Oops was off a day 5-25-12 
Hey just wanted to know becouse this is the last week of races on Friday night, to September and the track may get changed, can we do A and B mains for skinny and fat tire T-Jet. I would like to end the season in a big way, and some of us may want to get there racing fix in. 
Ed


----------



## honda27 (Apr 17, 2008)

*races*

we can ask every 1 if they want to do it that way the track will stay the same not changing it ok.


----------



## ajd350 (Sep 18, 2005)

I could go for that if enough people agree


----------



## Steelix_70 (Feb 19, 2012)

A vote would be good as it will be a late night. Let's here what the racers say.


----------



## brownie374 (Nov 21, 2007)

Steelix_70 said:


> Oops was off a day 5-25-12
> Hey just wanted to know becouse this is the last week of races on Friday night, to September and the track may get changed, can we do A and B mains for skinny and fat tire T-Jet. I would like to end the season in a big way, and some of us may want to get there racing fix in.
> Ed


End of season ?


----------



## Steelix_70 (Feb 19, 2012)

Just that this is the last Friday night race for three months, the track may get changed, or may not. I know some will race on Sundays but not every one will, I just thought it would be cool to watch 4 cars that are close in times to race, and we may have some great side by side racing, and we would get 16mins more race time. That's all, if not its ok, I'm not trying to start anything. 
Ed


----------



## ajd350 (Sep 18, 2005)

Ran it past Jake, he's a yes vote.


----------



## honda27 (Apr 17, 2008)

*races*

yes i have the ok we can race as long as we want on fri. as long we have enough to marshall ok. al if u can bring your stangs for an iroc race if u dont mind ty.


----------



## brownie374 (Nov 21, 2007)

Steelix_70 said:


> Just that this is the last Friday night race for three months, the track may get changed, or may not. I know some will race on Sundays but not every one will, I just thought it would be cool to watch 4 cars that are close in times to race, and we may have some great side by side racing, and we would get 16mins more race time. That's all, if not its ok, I'm not trying to start anything.
> Ed


I vote yes,I just didn't that we weren't racing at the park for 3 months.


----------



## Ratwagon64 (Dec 23, 2011)

I don"t make many fridays but I vote yes. Maybe I just might show up. Pat


----------



## honda27 (Apr 17, 2008)

*races at hobby shop*

ok guys we might be running 1 min quilafire heats for a and b mains. for skinny and fat tire tjets and if guys stick around we will be runniung an iroc race. see u there.:wave:


----------



## ajd350 (Sep 18, 2005)

The A-B main format was a nice change for this event, even if it took longer. It was a hoot, as usual. We had a lot of fun with Mike's dad Rich, who was visiting and ran with us. As a veteran racer, he picked up on the layout quickly and pulled out a win in wide-tire class. Beginner's luck, stupid o-ring coming off, dang Nefmeister....I got a million excuses. Nice drive, Rich!

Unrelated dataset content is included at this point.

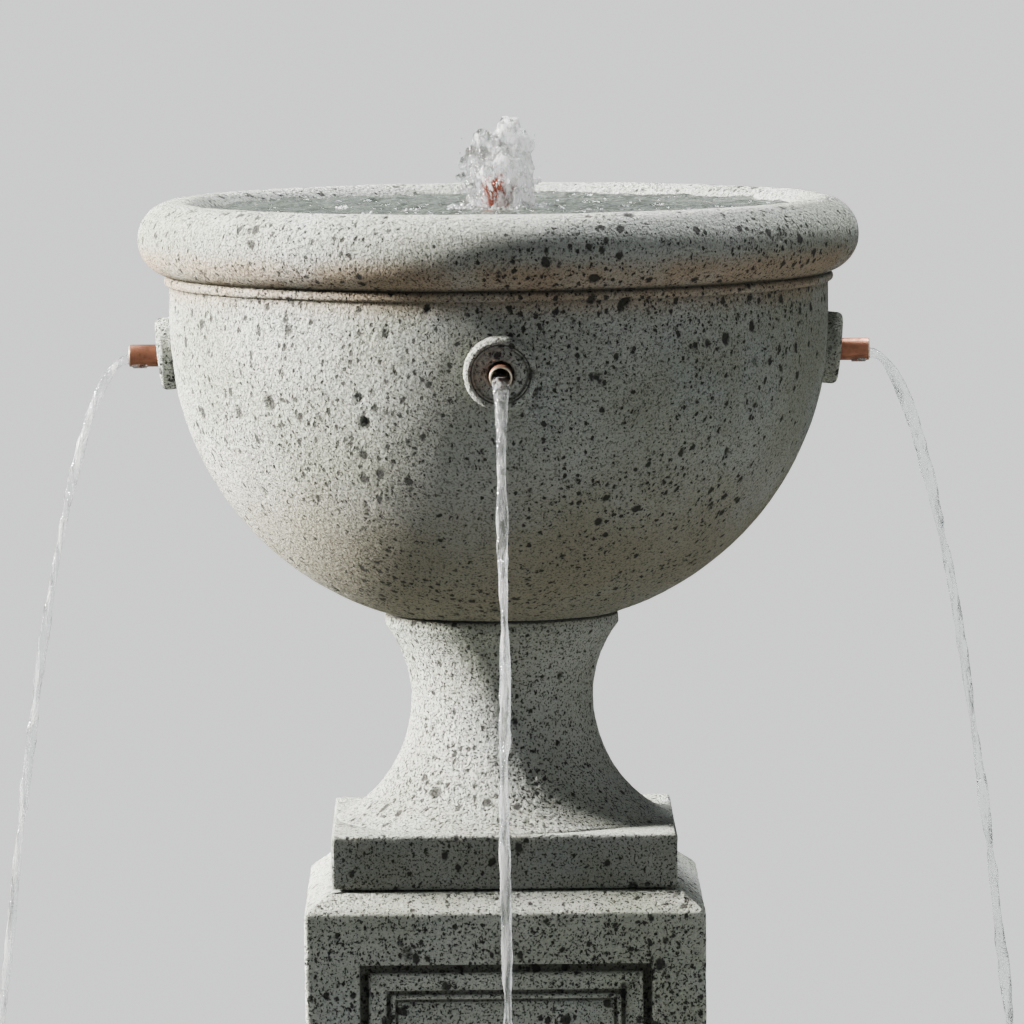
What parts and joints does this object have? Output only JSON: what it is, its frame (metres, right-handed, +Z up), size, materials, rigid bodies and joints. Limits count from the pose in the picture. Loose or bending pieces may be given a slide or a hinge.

Thanks go out to JoAnn for hosting another season of racing. We look forward to resuming at the end of summer! :wave: 

Al


----------



## Steelix_70 (Feb 19, 2012)

Had a great time, yes realy like the A-B mains, was I bit long but did like the more racing. Nice to meet Rich had a fun time, he did show us how slow we are and we need to pick it up the pace. 
Al you just had to much corner speed to keep the tires on, you need to slow down a bit, you just can't go though corners flat out.
Have a good summer I'll see you guy's back in spring. 
Ed


----------



## ajd350 (Sep 18, 2005)

Thanks, Ed. I need a good driving coach....LOL. Guess I drove the wheels off of it.:thumbsup:


----------



## honda27 (Apr 17, 2008)

*races*

yes al had tire troubles. and i lost body screw 2 times in wide tire. and rich won wide tire tjets good going rich. and yes i nerfed al again all in fun. zoom til sunday see u there.:wave:


----------



## ajd350 (Sep 18, 2005)

You will pay.......now where's that hammer......hehe!


----------